PROCESS POST: Mission, Vision, Strategies, Tactics, and Logistics

“We are a house of exceptional height whose purpose is to keep its inhabitants safe and dry.”

“We will raise this house so that it is impregnable from flood waters.”

“We will utilize beam and tie jacks to increase and enhance the height of this abode and build a more formidable foundation.”

Mission, vision, strategies, tactics, and logistics. These words – these objectives and means – spur a great deal of thought from me. To be most honest, I am working to discern the important differences in these words – these means and objectives. I am convinced that a school must continually strive to ensure that its people have shared understanding and shared values around these words – that when someone talks of a school’s mission, or when someone speaks of strategy and tactics, we are operating from a deep sense of mutual understanding. It’s not just semantics. Shared meaning of this language – mission, vision, strategies, tactics, and logistics – ensures that members of a school community work together more harmoniously as a team, with less negative friction at the points of movement and change.

House Raised 2013-08-03 06.57.59

On many mornings, as Lucy (my dog) and I are walking, we venture past this house that is being raised. The house is in an area of Atlanta that floods fairly often, and I can certainly understand the homeowners investing in a different foundation system. A number of other houses in the neighborhood have done the same.

Because of my work for the past decade (in school innovation and transformation), I feel I am constantly trying to get a better handle, a better grip, on “mission, vision, strategy, tactics, and logistics.” This house – as a metaphor – is helping me do so.

As I walk past this house, I imagine what the mission and vision of the homeowners might be. Perhaps that mission or vision is represented in the quotes that opened this post. Perhaps not. I try to imagine the conversations and planning that certainly occurred among the homeowners and the experts who are lifting that house with those beams and ties. I can hear them talking strategy and tactics and logistics, and I can hear them working out a shared understanding of those means and objectives. I think how critical it must be for the workers on this project to have a shared sense of the strategies, tactics, and logistics!

Then, I begin to wonder if the owner of the lifting company talks of the mission of his/her company. I become curious if the lifting company’s mission and vision is actually more of a strategy or tactic in the view of the homeowner. I ponder how confusion over these things might result in a less than optimal house transformation. Or worse – a house toppling.

If you’re still with me, God bless you! If you’re wondering what in the world I am writing about, then I would challenge you to listen more intentionally to conversations and meetings at your school. Listen as people talk about mission, vision, and strategy. Consider how faculty and admin are approaching the tactics and logistics to achieve the strategies that will ensure success of the mission and vision. Perhaps your school’s mission is only written in aspirational terms, loose and general terms, that make strategic design a significant challenge for teachers, parents, and students. Simply listen for the words “strategy” and “strategic” and note if different people speak of the very same actions being different rungs of the strategy, tactics, and logistics ladder.
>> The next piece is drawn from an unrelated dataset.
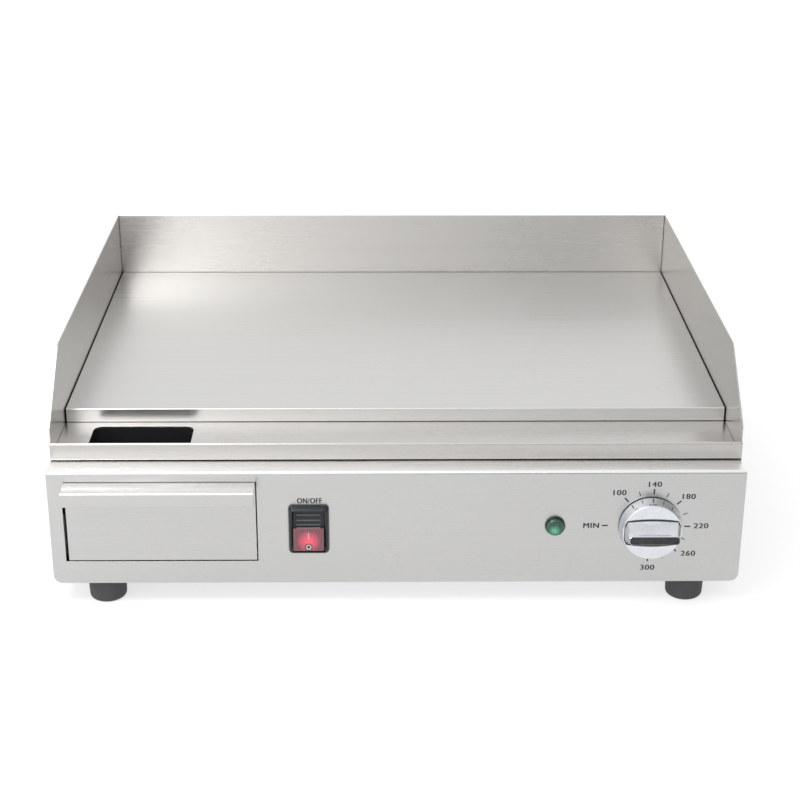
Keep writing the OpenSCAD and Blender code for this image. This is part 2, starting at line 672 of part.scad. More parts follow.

Listen as teachers talk of lesson plans and classroom activities. Listen as students respond to questions about what they are learning and why. Listen as parents discuss where the school is headed and how it plans to get to such a destination.

Try to discern when people are talking with clear, shared understanding around mission, vision, strategies, tactics, and logistics. For a school to strive for common language around these means and objectives – such effort could have significant consequences on the trajectory on which a school intends to be. Such effort around common language and shared understanding could be a real difference maker in the “if and when” a school will accomplish its mission and achieve its vision.

What’s your school’s mission? Your vision? Your strategies? Your tactics? Your logistics? In what ways are these ends, means, and objectives aligned and misaligned? When students, parents, alums, faculty, staff, surrounding community members and administrators talk of the change you are undertaking at your school, do they speak with common language and shared understanding?